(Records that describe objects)
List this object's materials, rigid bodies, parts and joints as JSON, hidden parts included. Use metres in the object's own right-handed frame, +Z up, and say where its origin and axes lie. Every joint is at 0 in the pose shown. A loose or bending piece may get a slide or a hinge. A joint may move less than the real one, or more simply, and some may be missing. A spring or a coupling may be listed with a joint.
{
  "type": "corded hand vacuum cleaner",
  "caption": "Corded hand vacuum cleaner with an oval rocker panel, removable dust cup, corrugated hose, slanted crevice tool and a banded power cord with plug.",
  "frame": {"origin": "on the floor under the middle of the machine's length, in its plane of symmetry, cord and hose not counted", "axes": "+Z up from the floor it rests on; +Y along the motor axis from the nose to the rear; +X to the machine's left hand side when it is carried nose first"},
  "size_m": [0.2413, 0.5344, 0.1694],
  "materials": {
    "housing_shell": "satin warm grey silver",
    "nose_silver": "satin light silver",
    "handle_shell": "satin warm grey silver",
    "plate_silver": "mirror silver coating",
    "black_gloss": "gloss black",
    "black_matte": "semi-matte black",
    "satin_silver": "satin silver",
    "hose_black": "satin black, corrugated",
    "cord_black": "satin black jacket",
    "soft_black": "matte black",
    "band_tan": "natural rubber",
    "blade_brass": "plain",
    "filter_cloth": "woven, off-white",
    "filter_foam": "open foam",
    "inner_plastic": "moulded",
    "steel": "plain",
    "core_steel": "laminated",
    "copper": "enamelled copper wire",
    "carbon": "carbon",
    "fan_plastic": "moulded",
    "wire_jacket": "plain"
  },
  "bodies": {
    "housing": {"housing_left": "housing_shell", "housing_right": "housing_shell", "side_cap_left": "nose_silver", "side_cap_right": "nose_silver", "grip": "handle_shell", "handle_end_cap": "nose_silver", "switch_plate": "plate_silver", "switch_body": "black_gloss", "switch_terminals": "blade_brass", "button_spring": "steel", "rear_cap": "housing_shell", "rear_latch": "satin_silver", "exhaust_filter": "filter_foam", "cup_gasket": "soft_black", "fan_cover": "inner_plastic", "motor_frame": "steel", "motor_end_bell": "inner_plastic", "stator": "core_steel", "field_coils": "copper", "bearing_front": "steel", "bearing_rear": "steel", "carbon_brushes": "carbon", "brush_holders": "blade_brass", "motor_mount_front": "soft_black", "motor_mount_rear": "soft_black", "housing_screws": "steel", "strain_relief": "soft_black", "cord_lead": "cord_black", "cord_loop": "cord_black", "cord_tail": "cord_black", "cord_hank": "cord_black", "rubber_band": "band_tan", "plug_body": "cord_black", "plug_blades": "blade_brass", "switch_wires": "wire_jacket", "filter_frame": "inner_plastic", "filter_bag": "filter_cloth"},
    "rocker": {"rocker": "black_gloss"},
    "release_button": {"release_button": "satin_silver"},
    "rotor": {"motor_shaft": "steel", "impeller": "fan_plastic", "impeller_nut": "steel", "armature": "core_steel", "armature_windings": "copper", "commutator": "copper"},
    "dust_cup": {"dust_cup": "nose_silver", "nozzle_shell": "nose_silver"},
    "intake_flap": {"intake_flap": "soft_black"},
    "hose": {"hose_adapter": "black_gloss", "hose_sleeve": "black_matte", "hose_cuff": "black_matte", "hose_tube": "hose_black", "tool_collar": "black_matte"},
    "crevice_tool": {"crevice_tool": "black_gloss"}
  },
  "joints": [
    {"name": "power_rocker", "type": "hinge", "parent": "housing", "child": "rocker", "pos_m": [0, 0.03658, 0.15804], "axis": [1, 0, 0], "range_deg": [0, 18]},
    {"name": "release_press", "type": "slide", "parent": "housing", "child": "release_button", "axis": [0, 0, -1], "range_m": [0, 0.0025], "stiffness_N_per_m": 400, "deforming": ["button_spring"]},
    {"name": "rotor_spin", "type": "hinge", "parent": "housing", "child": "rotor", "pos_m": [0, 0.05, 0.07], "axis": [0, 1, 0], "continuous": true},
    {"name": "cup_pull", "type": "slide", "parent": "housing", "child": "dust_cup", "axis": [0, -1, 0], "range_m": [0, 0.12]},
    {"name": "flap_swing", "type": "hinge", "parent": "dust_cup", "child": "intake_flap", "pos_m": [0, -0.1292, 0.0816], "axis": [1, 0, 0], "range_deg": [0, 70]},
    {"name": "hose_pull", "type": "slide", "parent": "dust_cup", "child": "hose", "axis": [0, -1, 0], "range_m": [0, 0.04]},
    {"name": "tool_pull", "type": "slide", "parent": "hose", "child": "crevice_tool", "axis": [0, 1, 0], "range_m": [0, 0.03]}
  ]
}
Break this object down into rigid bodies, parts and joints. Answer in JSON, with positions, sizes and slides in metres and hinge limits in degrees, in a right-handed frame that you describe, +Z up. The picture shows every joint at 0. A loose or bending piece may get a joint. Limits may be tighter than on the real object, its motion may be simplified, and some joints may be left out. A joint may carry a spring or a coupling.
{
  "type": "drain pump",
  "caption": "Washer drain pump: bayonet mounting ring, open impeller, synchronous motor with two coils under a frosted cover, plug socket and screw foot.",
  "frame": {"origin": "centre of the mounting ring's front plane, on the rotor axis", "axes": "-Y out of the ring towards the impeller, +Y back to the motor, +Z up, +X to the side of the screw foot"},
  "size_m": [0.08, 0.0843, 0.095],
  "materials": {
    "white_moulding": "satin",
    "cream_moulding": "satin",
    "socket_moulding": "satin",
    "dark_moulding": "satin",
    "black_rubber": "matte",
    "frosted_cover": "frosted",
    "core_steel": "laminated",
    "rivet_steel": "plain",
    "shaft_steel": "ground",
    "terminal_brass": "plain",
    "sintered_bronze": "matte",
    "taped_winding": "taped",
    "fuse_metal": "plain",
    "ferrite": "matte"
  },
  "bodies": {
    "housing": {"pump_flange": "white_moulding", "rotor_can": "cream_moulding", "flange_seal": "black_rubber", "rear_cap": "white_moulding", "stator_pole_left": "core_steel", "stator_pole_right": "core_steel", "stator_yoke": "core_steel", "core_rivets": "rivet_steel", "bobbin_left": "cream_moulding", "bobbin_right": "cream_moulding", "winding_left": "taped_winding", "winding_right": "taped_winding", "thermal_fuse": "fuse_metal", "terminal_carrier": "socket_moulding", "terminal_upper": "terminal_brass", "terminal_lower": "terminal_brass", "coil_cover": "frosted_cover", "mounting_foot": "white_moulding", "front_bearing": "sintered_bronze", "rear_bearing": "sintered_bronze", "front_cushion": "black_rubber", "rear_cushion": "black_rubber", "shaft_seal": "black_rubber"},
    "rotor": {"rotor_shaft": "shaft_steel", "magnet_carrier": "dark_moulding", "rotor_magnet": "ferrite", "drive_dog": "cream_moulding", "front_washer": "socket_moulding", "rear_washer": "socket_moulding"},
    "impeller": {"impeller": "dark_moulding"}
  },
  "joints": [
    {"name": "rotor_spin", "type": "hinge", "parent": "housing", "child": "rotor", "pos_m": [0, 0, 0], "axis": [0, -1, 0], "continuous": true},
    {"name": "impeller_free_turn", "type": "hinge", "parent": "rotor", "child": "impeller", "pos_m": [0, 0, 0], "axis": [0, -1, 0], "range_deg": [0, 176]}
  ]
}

JOB: Write out the full listing, keeping every line exactly as it is.

EXERCISE RESULT:
List this object's materials, rigid bodies, parts and joints as JSON, hidden parts included. Use metres in the object's own right-handed frame, +Z up, and say where its origin and axes lie. Every joint is at 0 in the pose shown. A loose or bending piece may get a slide or a hinge. A joint may move less than the real one, or more simply, and some may be missing. A spring or a coupling may be listed with a joint.
{
  "type": "corded hand vacuum cleaner",
  "caption": "Corded hand vacuum cleaner with an oval rocker panel, removable dust cup, corrugated hose, slanted crevice tool and a banded power cord with plug.",
  "frame": {"origin": "on the floor under the middle of the machine's length, in its plane of symmetry, cord and hose not counted", "axes": "+Z up from the floor it rests on; +Y along the motor axis from the nose to the rear; +X to the machine's left hand side when it is carried nose first"},
  "size_m": [0.2413, 0.5344, 0.1694],
  "materials": {
    "housing_shell": "satin warm grey silver",
    "nose_silver": "satin light silver",
    "handle_shell": "satin warm grey silver",
    "plate_silver": "mirror silver coating",
    "black_gloss": "gloss black",
    "black_matte": "semi-matte black",
    "satin_silver": "satin silver",
    "hose_black": "satin black, corrugated",
    "cord_black": "satin black jacket",
    "soft_black": "matte black",
    "band_tan": "natural rubber",
    "blade_brass": "plain",
    "filter_cloth": "woven, off-white",
    "filter_foam": "open foam",
    "inner_plastic": "moulded",
    "steel": "plain",
    "core_steel": "laminated",
    "copper": "enamelled copper wire",
    "carbon": "carbon",
    "fan_plastic": "moulded",
    "wire_jacket": "plain"
  },
  "bodies": {
    "housing": {"housing_left": "housing_shell", "housing_right": "housing_shell", "side_cap_left": "nose_silver", "side_cap_right": "nose_silver", "grip": "handle_shell", "handle_end_cap": "nose_silver", "switch_plate": "plate_silver", "switch_body": "black_gloss", "switch_terminals": "blade_brass", "button_spring": "steel", "rear_cap": "housing_shell", "rear_latch": "satin_silver", "exhaust_filter": "filter_foam", "cup_gasket": "soft_black", "fan_cover": "inner_plastic", "motor_frame": "steel", "motor_end_bell": "inner_plastic", "stator": "core_steel", "field_coils": "copper", "bearing_front": "steel", "bearing_rear": "steel", "carbon_brushes": "carbon", "brush_holders": "blade_brass", "motor_mount_front": "soft_black", "motor_mount_rear": "soft_black", "housing_screws": "steel", "strain_relief": "soft_black", "cord_lead": "cord_black", "cord_loop": "cord_black", "cord_tail": "cord_black", "cord_hank": "cord_black", "rubber_band": "band_tan", "plug_body": "cord_black", "plug_blades": "blade_brass", "switch_wires": "wire_jacket", "filter_frame": "inner_plastic", "filter_bag": "filter_cloth"},
    "rocker": {"rocker": "black_gloss"},
    "release_button": {"release_button": "satin_silver"},
    "rotor": {"motor_shaft": "steel", "impeller": "fan_plastic", "impeller_nut": "steel", "armature": "core_steel", "armature_windings": "copper", "commutator": "copper"},
    "dust_cup": {"dust_cup": "nose_silver", "nozzle_shell": "nose_silver"},
    "intake_flap": {"intake_flap": "soft_black"},
    "hose": {"hose_adapter": "black_gloss", "hose_sleeve": "black_matte", "hose_cuff": "black_matte", "hose_tube": "hose_black", "tool_collar": "black_matte"},
    "crevice_tool": {"crevice_tool": "black_gloss"}
  },
  "joints": [
    {"name": "power_rocker", "type": "hinge", "parent": "housing", "child": "rocker", "pos_m": [0, 0.03658, 0.15804], "axis": [1, 0, 0], "range_deg": [0, 18]},
    {"name": "release_press", "type": "slide", "parent": "housing", "child": "release_button", "axis": [0, 0, -1], "range_m": [0, 0.0025], "stiffness_N_per_m": 400, "deforming": ["button_spring"]},
    {"name": "rotor_spin", "type": "hinge", "parent": "housing", "child": "rotor", "pos_m": [0, 0.05, 0.07], "axis": [0, 1, 0], "continuous": true},
    {"name": "cup_pull", "type": "slide", "parent": "housing", "child": "dust_cup", "axis": [0, -1, 0], "range_m": [0, 0.12]},
    {"name": "flap_swing", "type": "hinge", "parent": "dust_cup", "child": "intake_flap", "pos_m": [0, -0.1292, 0.0816], "axis": [1, 0, 0], "range_deg": [0, 70]},
    {"name": "hose_pull", "type": "slide", "parent": "dust_cup", "child": "hose", "axis": [0, -1, 0], "range_m": [0, 0.04]},
    {"name": "tool_pull", "type": "slide", "parent": "hose", "child": "crevice_tool", "axis": [0, 1, 0], "range_m": [0, 0.03]}
  ]
}
Break this object down into rigid bodies, parts and joints. Answer in JSON, with positions, sizes and slides in metres and hinge limits in degrees, in a right-handed frame that you describe, +Z up. The picture shows every joint at 0. A loose or bending piece may get a joint. Limits may be tighter than on the real object, its motion may be simplified, and some joints may be left out. A joint may carry a spring or a coupling.
{
  "type": "drain pump",
  "caption": "Washer drain pump: bayonet mounting ring, open impeller, synchronous motor with two coils under a frosted cover, plug socket and screw foot.",
  "frame": {"origin": "centre of the mounting ring's front plane, on the rotor axis", "axes": "-Y out of the ring towards the impeller, +Y back to the motor, +Z up, +X to the side of the screw foot"},
  "size_m": [0.08, 0.0843, 0.095],
  "materials": {
    "white_moulding": "satin",
    "cream_moulding": "satin",
    "socket_moulding": "satin",
    "dark_moulding": "satin",
    "black_rubber": "matte",
    "frosted_cover": "frosted",
    "core_steel": "laminated",
    "rivet_steel": "plain",
    "shaft_steel": "ground",
    "terminal_brass": "plain",
    "sintered_bronze": "matte",
    "taped_winding": "taped",
    "fuse_metal": "plain",
    "ferrite": "matte"
  },
  "bodies": {
    "housing": {"pump_flange": "white_moulding", "rotor_can": "cream_moulding", "flange_seal": "black_rubber", "rear_cap": "white_moulding", "stator_pole_left": "core_steel", "stator_pole_right": "core_steel", "stator_yoke": "core_steel", "core_rivets": "rivet_steel", "bobbin_left": "cream_moulding", "bobbin_right": "cream_moulding", "winding_left": "taped_winding", "winding_right": "taped_winding", "thermal_fuse": "fuse_metal", "terminal_carrier": "socket_moulding", "terminal_upper": "terminal_brass", "terminal_lower": "terminal_brass", "coil_cover": "frosted_cover", "mounting_foot": "white_moulding", "front_bearing": "sintered_bronze", "rear_bearing": "sintered_bronze", "front_cushion": "black_rubber", "rear_cushion": "black_rubber", "shaft_seal": "black_rubber"},
    "rotor": {"rotor_shaft": "shaft_steel", "magnet_carrier": "dark_moulding", "rotor_magnet": "ferrite", "drive_dog": "cream_moulding", "front_washer": "socket_moulding", "rear_washer": "socket_moulding"},
    "impeller": {"impeller": "dark_moulding"}
  },
  "joints": [
    {"name": "rotor_spin", "type": "hinge", "parent": "housing", "child": "rotor", "pos_m": [0, 0, 0], "axis": [0, -1, 0], "continuous": true},
    {"name": "impeller_free_turn", "type": "hinge", "parent": "rotor", "child": "impeller", "pos_m": [0, 0, 0], "axis": [0, -1, 0], "range_deg": [0, 176]}
  ]
}